= Set problem =
Identify the lines that contain the word "this" and copy each one.

= Data extract =
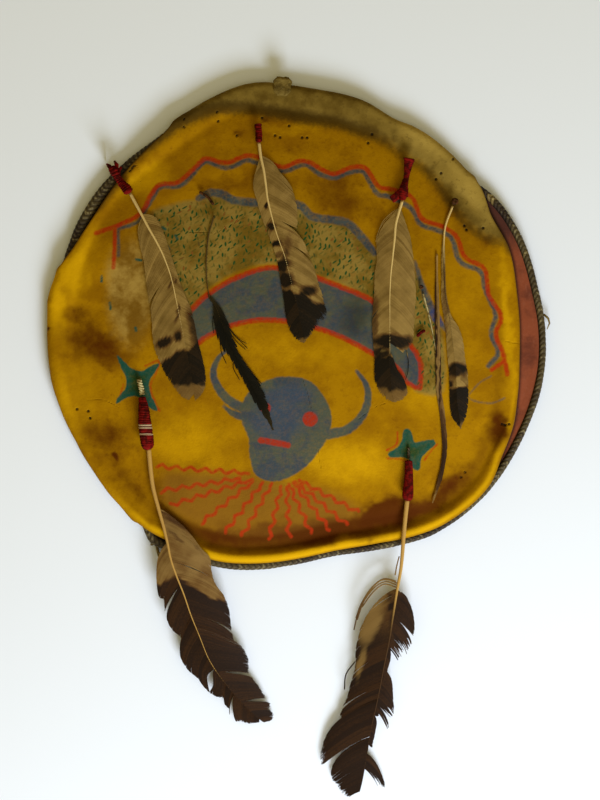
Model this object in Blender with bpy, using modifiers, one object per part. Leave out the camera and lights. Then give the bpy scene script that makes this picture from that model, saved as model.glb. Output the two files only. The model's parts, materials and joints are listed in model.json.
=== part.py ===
"""A round hide shield of the Plains kind, lying on its back with the painted face up.

A slightly dished rawhide disc has its edge bound with lacing. A thin hide cover is stretched
over the face and laps over the rim at the top and on the left. Feathers with cloth wraps, knots
and thongs hang from the cover, and two long ones reach past the lower rim down to the floor.
Metres, +Z out of the painted face, +Y to the top of the shield.
"""
import bpy
from math import atan2, ceil, cos, degrees, pi, radians, sin, sqrt
from mathutils import Matrix, Vector

# The rawhide disc and its bound rim
SHIELD_DIAMETER = 0.452      # mean size over the lacing: an eighteen inch shield
DISC_THICKNESS = 0.005
DISH_DEPTH = 0.020
BACK_FLAT_RADIUS = 0.036     # flat middle of the back, where a stand or a wall pad bears
LACING_WIDTH = 0.011
LACING_HEIGHT = 0.010
LACING_GRIP = 0.0065         # how far the lacing reaches in over the disc's edge
RIM_FLAT = 0.014             # flat margin of the disc that the lacing closes on
LACING_PROFILE = (           # outwards and up, as shares of the lacing's width and height
    (0.14, 1.0), (0.60, 1.0), (0.87, 0.88), (1.0, 0.62), (1.0, 0.38), (0.87, 0.12), (0.60, 0.0), (0.14, 0.0),
)

# The cover
COVER_THICKNESS = 0.0016
HEM_DROP = 0.0060            # how far the cover goes down the outside of the rim
COVER_RISE_LENGTH = 0.010    # how far from the lacing the stretched cover starts to rise
HEM_CORNER = 0.0040
LAP_REACH = 0.0042           # past the rim by this much, the cover is turned right down

# Feathers, wraps and strings
VANE_THICKNESS = 0.0007
HAWK_QUILL_RADIUS = 0.0013
EAGLE_QUILL_RADIUS = 0.0019
SMALL_QUILL_RADIUS = 0.0009
SHAFT_TAPER = 0.62           # share of a shaft's radius that is gone at its tip
SHAFT_RIDGE = 0.6            # half width of a shaft's flat top, as a share of its radius
VANE_LEVELS_OUT = (0.80, 0.95)    # shares of the rim's radius between which a vane turns level
THONG_RADIUS = 0.0013
THREAD_COIL_RADIUS = 0.0026
TUFT_RADIUS = 0.0016
KNOT_RADIUS = 0.0038
SMALL_KNOT_RADIUS = 0.0023
TAB_THICKNESS = 0.0018
TAB_WORN_EDGE = 0.0005

# Clearances
GAP = 0.0003                 # between pieces that touch
LAY_GAP = 0.0006             # under what lies loose: the cover on the lacing, a feather on the cover
END_GAP = 0.0007             # between a wrap and the quill that comes out of it

# The plan is read from a picture of the face: places are in its pixels, about the disc's middle
PICTURE_DIAMETER = 491
PICTURE_MIDDLE = (302, 325)
PIXEL = SHIELD_DIAMETER / PICTURE_DIAMETER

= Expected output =
Model this object in Blender with bpy, using modifiers, one object per part. Leave out the camera and lights. Then give the bpy scene script that makes this picture from that model, saved as model.glb. Output the two files only. The model's parts, materials and joints are listed in model.json.
LAP_REACH = 0.0042           # past the rim by this much, the cover is turned right down